Eye For Film >> Movies >> Bridge Of Spies (2015) Film Review
Bridge Of Spies
Reviewed by: Angus Wolfe Murray
Is retro cool? Are movies reaching back to a golden somewhere before CGI and super powers dominated creative thinking? It seems so.
Steven Spielberg has been mocked, rocked and blocked by critics who say he's too soft and traditional to keep up with the new energy emanating from techno savants and radical innovators who find Woody Allen wooden.
Take a breath. Switch off Twitter and kick Facebook down the hall. If you want to see old fashioned filmmaking at its best look no further. This is Spielberg, the master storyteller, working with a script, doctored by the Coen brothers, and performances from Tom Hanks and Mark Rylance that are a joy to watch.

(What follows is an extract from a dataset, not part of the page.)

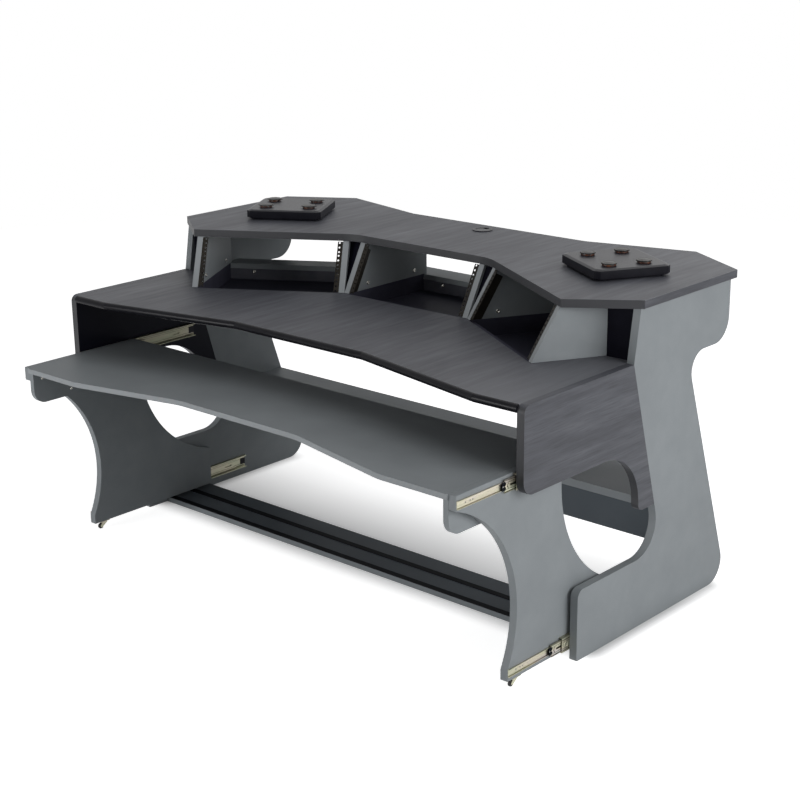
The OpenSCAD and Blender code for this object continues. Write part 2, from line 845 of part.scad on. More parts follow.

Without attempting to compare the two, it is interesting to note that the leading players in JFK and Bridge Of Spies are lawyers. James Donovan (Hanks) specialises in insurance claims and has a reputation for being a stickler for detail.
After the spy Rudolf Abel (Rylance) is arrested in New York at the height of the Cold War there is only one thing to do - strap the traitor to the chair and pull the switch. It's what the country wants and expects. However, for political reasons, America must be seen to do the right thing - this is before Guantanamo Bay when due process was shredded in favour of imprisonment without trial - and so an advocate with no experience of international law is appointed to defend Abel.
His role is to go through the motions, make them look legit, as prison handymen check out the electrics. True to based-on-fact movie heroes Donovan refuses to rubber stamp an execution without doing his duty towards his client.
Meanwhile, a young American pilot is shot down over Russia in his high altitude surveillance plane and the question of a swap is mooted. Donovan has to battle with government bureaucracy to keep faith with the project and ensure that an exchange in Berlin actually happens.
What seems dry and dusty on the page is far from it on the screen. The evocation of the period is beautifully done and the tension, as relayed by the actors, is sticky pants guaranteed.